「本願海流」(中旬) 仏に遇えない私

私たちの今生きている世界を

「娑婆」

といいます。

でも、生まれて死ぬだけでは、娑婆は終わりません。

死んでも、また生まれるんです。

その新たに生まれたところもまた娑婆なんです。

そして、その娑婆のいのちもまた死ぬんです。

それがどこまでも続いていくから生死と言うのです。

 この生死の世界というのは、一回生まれて一回死ぬだけの世界ではありません。

「死ぬのはいやだ」

と思っている。

その心を無限に終わりなく繰り返していかなければならない。

これを生死流転と言います。

私たちは、人間に生まれて初めて

「死ぬのはいやだなあ」

と思ったんじゃないんですよ。

人間に生まれる前も何かの生を受けていて、そこでもきっと

「死ぬのはいやだなあ」

と思っていたに違いありません。

 よく

「死んだらおしまいだ」

という人がいますが、その人はきっと、そのように思いたいのでしょうね。

ただ、もし死ぬことがすべての終わりだったら、あるいはすべてがそこで解決するのであれば、死ぬことを恐れることは何もないじゃないですか。

ところが、

「死んだらしまいだ」

と言うている人が、実は一番死にたくないんです。

そこに、人間の大きく厄介な問題があるんです。

 確かに私たち人間は、せいぜい百年かそこらしか生きることの出来ない有限な存在です。
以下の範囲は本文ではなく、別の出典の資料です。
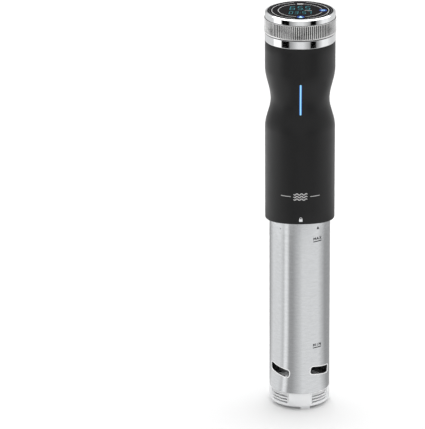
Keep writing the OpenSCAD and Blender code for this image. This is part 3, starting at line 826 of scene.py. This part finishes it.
@dataclass
class Head:
    """The polished rings and the knurled dial between them."""

    columns: int = 256
    ribs: int = 104
    rib_columns: int = 8
    rib_depth: float = 0.55 * MM
    edges: tuple[float, float] = (1.2 * MM, 0.45 * MM)
    core: float = 30.95 * MM

    def build(self) -> None:
        """Makes the lower ring, the dial and the display's bezel."""
        self._trim_ring()
        self._dial()
        self._bezel()

    def _trim_ring(self) -> None:
        """A plain polished band with eased edges."""
        low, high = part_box("lower_trim_ring")
        top, base = high.z, low.z + 0.15 * MM
        outline = rounded([(self.core, base, 0), (high.x, base, 0.2 * MM), (high.x, base + 0.5 * MM, 0),
                           (high.x, top - 0.6 * MM, 0), (high.x, top, 0.3 * MM), (self.core, top, 0)])
        skin = Skin().turned(outline, around(self.columns))
        skin.piece("trim_band", Look.POLISHED_RING, "main", ["lower_trim_ring"])

    def _dial(self) -> None:
        """The knurled ring.

        Between two plain edges the radius is dial_r - depth (1 - cos(ribs bearing)) / 2.
        """
        low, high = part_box("dial_ring")
        plain = high.x - 0.1 * MM
        lower, upper = (
            np.array([[self.core, 0, 0], [plain - 0.35 * MM, 0, 0], [plain - 0.08 * MM, 0.12 * MM, 0],
                      [plain, 0.3 * MM, 0], [plain, edge, 0], [high.x, edge + 0.15 * MM, 1]])
            for edge in self.edges)
        middle = (low.z + high.z) / 2
        lower += [0, low.z, 0]
        upper = upper * [1, -1, 1] + [0, high.z, 0]
        rows = np.concatenate([lower, [[high.x, middle, 1]], upper[::-1]])
        bearings = around(self.ribs * self.rib_columns)
        groove = (1 - np.cos(self.ribs * bearings)) / 2
        radius = rows[:, :1] - rows[:, 2:] * self.rib_depth * groove[None, :]
        skin = Skin().grid(polar(radius, bearings[None, :], rows[:, 1:2]), across=True, along=True)
        skin.piece("knurled_dial", Look.KNURLED_RING, "dial", ["dial_ring"], 50)

    def _bezel(self) -> None:
        """A polished upright band with a sloping lip round the glass."""
        low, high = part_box("display_bezel")
        inner, brow = 31.35 * MM, high.z - 0.85 * MM
        lip, under = inner - 0.5 * MM, high.z - 0.04 * MM
        outline = rounded([(inner, low.z, 0), (high.x, low.z, 0.25 * MM), (high.x, low.z + 0.5 * MM, 0),
                           (high.x, brow - 0.5 * MM, 0), (high.x, brow, 0.3 * MM),
                           (lip + 0.25 * MM, high.z, 0.1 * MM), (lip, high.z, 0), (lip, under, 0),
                           (inner, under, 0)])
        skin = Skin().turned(outline, around(self.columns))
        skin.piece("bezel_band", Look.POLISHED_RING, "main", ["display_bezel"])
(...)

けれども、その有限な私が抱えている問題は、有限じゃなく無限です。

それを生死流転というんです。

ところが、私たちは、それをそうは思わないで、この世のいのちが終われば、すべてが終わりだと思ってしまうのです。

 具体的に言うと、物質的な姿が非常に肥大化して、物質の現象がすべてだという考え方が出てきました。
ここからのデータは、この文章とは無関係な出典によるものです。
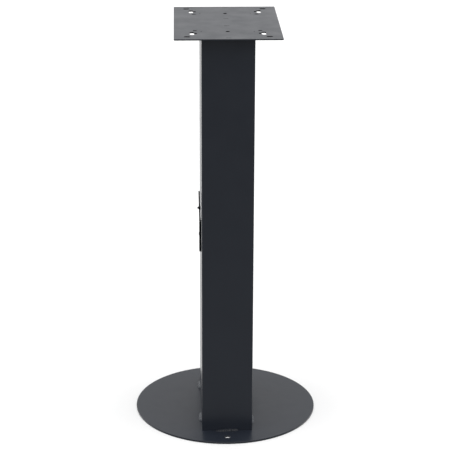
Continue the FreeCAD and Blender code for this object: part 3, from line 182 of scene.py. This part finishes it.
def zinc_plate(name):
    """Bright zinc on turned or pressed steel."""
    finish, tree, shader, place = start_finish(name)
    shader.inputs["Metallic"].default_value = 1.0
    shade = spread(tree, grain(tree, place, 6 * MM, 3.0), 0, 1)
    colour = between(tree, shade, (0.46, 0.47, 0.49), (0.62, 0.62, 0.60))
    tree.links.new(colour, shader.inputs["Base Color"])
    gloss = spread(tree, grain(tree, place, 2 * MM, 2.0), 0.26, 0.42)
    tree.links.new(gloss, shader.inputs["Roughness"])
    relief(tree, shader, grain(tree, place, 0.4 * MM, 1.0, (1, 8, 1)), 0.01 * MM, 0.4)
    return finish


def moulded(name, dark, light, rough_low, rough_high, size):
    """Moulded or foamed part with a matt skin; size is that of its grain."""
    finish, tree, shader, place = start_finish(name)
    shade = spread(tree, grain(tree, place, size, 3.0), 0, 1)
    tree.links.new(between(tree, shade, dark, light), shader.inputs["Base Color"])
    gloss = spread(tree, grain(tree, place, size * 2, 2.0), rough_low, rough_high)
    tree.links.new(gloss, shader.inputs["Roughness"])
    relief(tree, shader, grain(tree, place, size / 4, 2.0), size / 20, 0.5)
    return finish


ZINC = zinc_plate("bright_zinc")
BLACK_OXIDE = powder_coat("black_oxide_steel", (0.010, 0.010, 0.011), (0.018, 0.018, 0.019), 0.30, 0.45)
NYLON = moulded("natural_nylon", (0.60, 0.59, 0.54), (0.72, 0.71, 0.66), 0.40, 0.52, 3 * MM)
FOAM = moulded("seal_foam", (0.012, 0.012, 0.012), (0.022, 0.022, 0.022), 0.75, 0.90, 1.2 * MM)

FINISH_OF_SLOT = {
    "powder_coat": ANTHRACITE,
    "handle_coat": BLACK_COAT,
    "zinc_steel": ZINC,
    "black_steel": BLACK_OXIDE,
    "nylon": NYLON,
    "foam_rubber": FOAM,
}


def dress_cad_nodes():
    """Give every CAD node the finish of its slot in the record; the cut plate has its own, with painted shade
    on the walls of its slots and holes.
    """
    finish_of = {row["node"]: FINISH_OF_SLOT[row["material_slot"]] for row in frame["record"]["subparts"]}
    finish_of["top_plate"] = PLATE_COAT_WITH_SLOT_SHADE
    for name, piece in NODES.items():
        piece.data.materials.clear()
        piece.data.materials.append(finish_of[name])


dress_cad_nodes()


# ---------------------------------------------------------------- foot welds
LONG_LEG = 5.5 * MM       # front and rear stitch
LONG_LENGTH = 60 * MM
SIDE_LEG = 7.5 * MM
SIDE_LENGTH = 48 * MM
LEFT_STITCHES = {"left_front_foot_weld": -87 * MM, "left_rear_foot_weld": 108 * MM}
RIGHT_STITCHES = {"right_front_foot_weld": -104 * MM, "right_rear_foot_weld": 100 * MM}

# drops of weld metal, as shares of the leg
DROP_OFFSET = 0.3         # a drop's middle, inside the corner
DROP_RADIUS = 1.28
DROP_WANDER = 0.08        # up or down

# drops of weld metal, as shares of a full drop
DROP_THINNING = 0.16      # at most
END_DROP = 0.86           # the first and last drop

DROP_SLIP = 0.15          # along the stitch, as a share of the pitch
ROOT_DEPTH = 0.3 * MM     # metal left under the faces that a stitch sits on
VOXEL = 0.45 * MM


def lay_drops(length, leg, pitch, overlap, climb, dice):
    """Overlapping drops of weld metal along X.

    overlap is a drop's half length over the pitch.  climb is how far the stitch wanders from the
    plate up to the wall, as a share of the leg.
    """
    count = round(length / pitch)
    for number in range(count):
        share = (number + 0.5) / count
        full = 1 - dice.uniform(0, DROP_THINNING)
        if number in (0, count - 1):
            full *= END_DROP
        reach = DROP_RADIUS * leg * full
        rise = climb * leg * (share - 0.5)
        middle = ((share - 0.5) * (length - pitch) + dice.uniform(-DROP_SLIP, DROP_SLIP) * pitch,
                  DROP_OFFSET * leg + rise,
                  -DROP_OFFSET * leg + rise + dice.uniform(-DROP_WANDER, DROP_WANDER) * leg)
        bpy.ops.mesh.primitive_uv_sphere_add(segments=24, ring_count=16, radius=1, location=middle,
                                             scale=(pitch * overlap, reach, reach))
        if number == 0:
            bpy.ops.object.mode_set(mode="EDIT")


def weld_stitch(name, length, leg, pitch, overlap, climb, foot_stretch, seed, coat):
    """A lumpy fillet weld in the corner of a wall (its face at Y 0) and a plate (its face at Z 0).

    foot_stretch makes its leg on the plate longer than the one on the wall.
    """
    bpy.ops.object.select_all(action="DESELECT")
    lay_drops(length, leg, pitch, overlap, climb, random.Random(seed))
    bpy.ops.mesh.select_all(action="SELECT")
    bpy.ops.transform.resize(value=(1, foot_stretch, 1), center_override=(0, 0, 0))
    bpy.ops.object.mode_set(mode="OBJECT")
    stitch = bpy.context.object
    stitch.name = name
    bpy.ops.object.transform_apply(location=True, rotation=True, scale=True)
    melt = stitch.modifiers.new("melt", "REMESH")
    melt.mode = "VOXEL"
    melt.voxel_size = VOXEL
    bpy.ops.object.modifier_apply(modifier="melt")
    soften = stitch.modifiers.new("soften", "SMOOTH")
    soften.factor = 0.5
    soften.iterations = 2
    bpy.ops.object.modifier_apply(modifier="soften")
    bpy.ops.object.mode_set(mode="EDIT")
    for root, away in (((0, ROOT_DEPTH, 0), (0, 1, 0)), ((0, 0, -ROOT_DEPTH), (0, 0, -1))):
        bpy.ops.mesh.select_all(action="SELECT")
        bpy.ops.mesh.bisect(plane_co=root, plane_no=away, use_fill=True, clear_outer=True)
    bpy.ops.mesh.select_all(action="SELECT")
    bpy.ops.mesh.normals_make_consistent(inside=False)
    bpy.ops.object.mode_set(mode="OBJECT")
    bpy.ops.object.shade_smooth_by_angle(angle=FLAT_SHADE_LIMIT)
    stitch.data.materials.append(coat)
    return stitch


def place_stitch(stitch, name, spot, quarter_turns):
    """A copy of a stitch with its own mesh, turned about Z and put at its corner."""
    piece = stitch.copy()
    piece.data = stitch.data.copy()
    piece.name = name
    bpy.context.scene.collection.objects.link(piece)
    bpy.ops.object.select_all(action="DESELECT")
    piece.select_set(True)
    bpy.context.view_layer.objects.active = piece
    piece.location = spot
    piece.rotation_euler = (0, 0, math.pi / 2 * quarter_turns)
    bpy.ops.object.transform_apply(location=True, rotation=True, scale=True)
    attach(piece, "stand")
    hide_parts("foot_welds")


def weld_column_to_foot():
    """Six stitches: front, rear and two on each side of the column."""
    (left, front, _), (right, rear, _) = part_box("column_shell")
    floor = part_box("base_plate")[1][2]
    # the front and rear stitches take the darker coat: painted shade
    long_stitch = weld_stitch("long_weld", LONG_LENGTH, LONG_LEG, pitch=4.6 * MM, overlap=0.72,
                              climb=0.4, foot_stretch=1.4, seed=3, coat=SHADED_WELD_COAT)
    place_stitch(long_stitch, "front_foot_weld", (0, front, floor), 0)
    place_stitch(long_stitch, "rear_foot_weld", (0, rear, floor), 2)
    # the side stitches take the lighter coat: painted light from the sides
    side_stitch = weld_stitch("side_weld", SIDE_LENGTH, SIDE_LEG, pitch=6.4 * MM, overlap=1.3,
                              climb=0.1, foot_stretch=1.22, seed=8, coat=SIDE_LIT_WELD_COAT)
    for wall, quarter_turns, stitches in ((left, -1, LEFT_STITCHES), (right, 1, RIGHT_STITCHES)):
        for name, middle in stitches.items():
            place_stitch(side_stitch, name, (wall, middle, floor), quarter_turns)
    for pattern in (long_stitch, side_stitch):
        bpy.data.objects.remove(pattern)


weld_column_to_foot()


# ---------------------------------------------------------------- studio: floor, light, camera
FLOOR_WIDTH = 400
FLOOR_SHADES = ((0.93, 0.93, 0.93), (0.95, 0.95, 0.95))

# brightness of the studio by the height of the look: -1 straight down, 0 level, 1 straight up
FRONT_GLOW = ((-1.0, 0.45), (-0.45, 0.46), (-0.22, 0.20), (0.0, 0.15), (0.12, 0.30), (0.20, 0.90),
              (0.40, 0.90), (0.60, 0.40), (1.0, 0.50))
BACK_GLOW = ((-1.0, 0.45), (-0.55, 0.60), (-0.42, 1.30), (-0.2, 1.30), (-0.1, 1.10), (0.0, 1.05),
             (0.22, 0.92), (0.35, 0.68), (0.6, 0.50), (1.0, 0.50))
TURN_WIDTH = 0.35         # half of the band, along Y, in which the front's glow gives way to the back's
OVERHEAD_POWER = 2.35
OVERHEAD_ANGLE = math.radians(100)

CAMERA_PLACE = Vector((-0.1188, -3.8081, 1.8005))
CAMERA_PITCH = 0.333
CAMERA_YAW = 0.022
CAMERA_ROLL = -0.00015
FOCAL_LENGTH = 129.18
SENSOR_WIDTH = 36
SHIFT = (0.0294, 0.0071)
FARTHEST_SEEN = 1000


def lay_floor():
    """Pale floor, hidden from gloss and bounced light, so that the coat stays dark above it."""
    bpy.ops.mesh.primitive_plane_add(size=FLOOR_WIDTH, location=(0, 0, 0))
    floor = bpy.context.object
    floor.name = "studio_floor"
    floor.visible_glossy = False
    floor.visible_diffuse = False
    finish, tree, shader, place = start_finish("pale_floor")
    shade = spread(tree, grain(tree, place, 0.8, 2.0), 0, 1)
    tree.links.new(between(tree, shade, *FLOOR_SHADES), shader.inputs["Base Color"])
    shader.inputs["Roughness"].default_value = 0.9
    shader.inputs["Specular IOR Level"].default_value = 0.1
    floor.data.materials.append(finish)


def sky_profile(tree, height, stops):
    """Brightness of the studio wall from straight down (-1) to straight up (1)."""
    share = spread(tree, height, 0, 1, -1, 1)
    ramp = tree.nodes.new("ShaderNodeValToRGB")
    levels = ramp.color_ramp.elements
    while len(levels) < len(stops):
        levels.new(0.5)
    for level, (rise, glow) in zip(levels, stops):
        level.position = (rise + 1) / 2
        level.color = (glow, glow, glow, 1)
    tree.links.new(share, ramp.inputs["Fac"])
    return ramp.outputs["Color"]


def light_studio():
    """White behind and above, dim towards the front, and one very broad lamp overhead."""
    world = bpy.data.worlds.new("studio_light")
    world.use_nodes = True
    tree = world.node_tree
    sky = tree.nodes["Background"]
    way = tree.nodes.new("ShaderNodeTexCoord")
    split = tree.nodes.new("ShaderNodeSeparateXYZ")
    tree.links.new(way.outputs["Generated"], split.inputs["Vector"])
    turn = tree.nodes.new("ShaderNodeMix")
    turn.data_type = "RGBA"
    tree.links.new(spread(tree, split.outputs["Y"], 0, 1, -TURN_WIDTH, TURN_WIDTH), turn.inputs["Factor"])
    tree.links.new(sky_profile(tree, split.outputs["Z"], FRONT_GLOW), turn.inputs["A"])
    tree.links.new(sky_profile(tree, split.outputs["Z"], BACK_GLOW), turn.inputs["B"])
    tree.links.new(turn.outputs["Result"], sky.inputs["Color"])
    sky.inputs["Strength"].default_value = 1.0
    bpy.context.scene.world = world

    lamp = bpy.data.lights.new("overhead_lamp", "SUN")
    lamp.angle = OVERHEAD_ANGLE
    lamp.energy = OVERHEAD_POWER
    overhead = bpy.data.objects.new("overhead_lamp", lamp)
    bpy.context.scene.collection.objects.link(overhead)


def set_camera():
    """A long lens at head height in front, looking down at the stand."""
    lens = bpy.data.cameras.new("camera")
    lens.sensor_width = SENSOR_WIDTH
    lens.lens = FOCAL_LENGTH
    lens.shift_x, lens.shift_y = SHIFT
    lens.clip_end = FARTHEST_SEEN
    camera = bpy.data.objects.new("camera", lens)
    bpy.context.scene.collection.objects.link(camera)
    camera.location = CAMERA_PLACE
    camera.rotation_euler = Euler((math.pi / 2 - CAMERA_PITCH, CAMERA_ROLL, -CAMERA_YAW), "XYZ")
    bpy.context.scene.camera = camera


lay_floor()
light_studio()
set_camera()
bpy.context.scene.view_settings.view_transform = "Standard"
bpy.context.scene.view_settings.look = "None"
けれども、死ぬということだって、誰も見たことはありません。

死体というのはものですからね。

体というのは、死ねば硬直して腐っていきます。

あれは物質の変化なんです。

ですから、死体というのは死んだ人じゃないんですよ。

ましてや、お念仏の人はお浄土に往っているんですから、棺桶には入っていないんです。

棺桶の中に入っているのは体ですよ。

体はその人じゃない。

いわば、この世に脱ぎ捨てた着物です。

仏教が問題にするのは、着物じゃありません。

その自分というものを問題にするんです。

これはなんとも、名付けようがありません。

 そこを善導大師は

「自身」

と言われた。

「自身は現に此れ罪悪生死の凡夫」

と。

この自分というものは何者か。

それは、体じゃない、罪悪生死の凡夫だ。

「曠劫(こうごう)よりこのかたつねに没しつねに流転して、出離の縁あることなし」

の身だと。

つまり、無始無終の世界を流転輪廻している、なんとも名付けようがない存在であるということを罪悪生死の凡夫と言われたんです。

これが、自分というものの正体なんです。

このことは、善導大師の深い内省がとらえた真理の言葉です。

ですから、

「私は人間です」

という言葉は

「私」

という真理をとらえていない言葉なんです。

この

「私」

とは何であるかということは、仏さまの教えを聞かないことには分からないのです。

善導大師は結局、

「この私は永遠に助かっていかない存在だ」

と言っておられます。

どこまで行っても、仏には遇えない私だ。

仏に遇えないということは、自分が死んだらどこへ行くかということが分かっていない人です。

どこから来たかも分からないし、自分が何ものかも分からない存在だということなんです。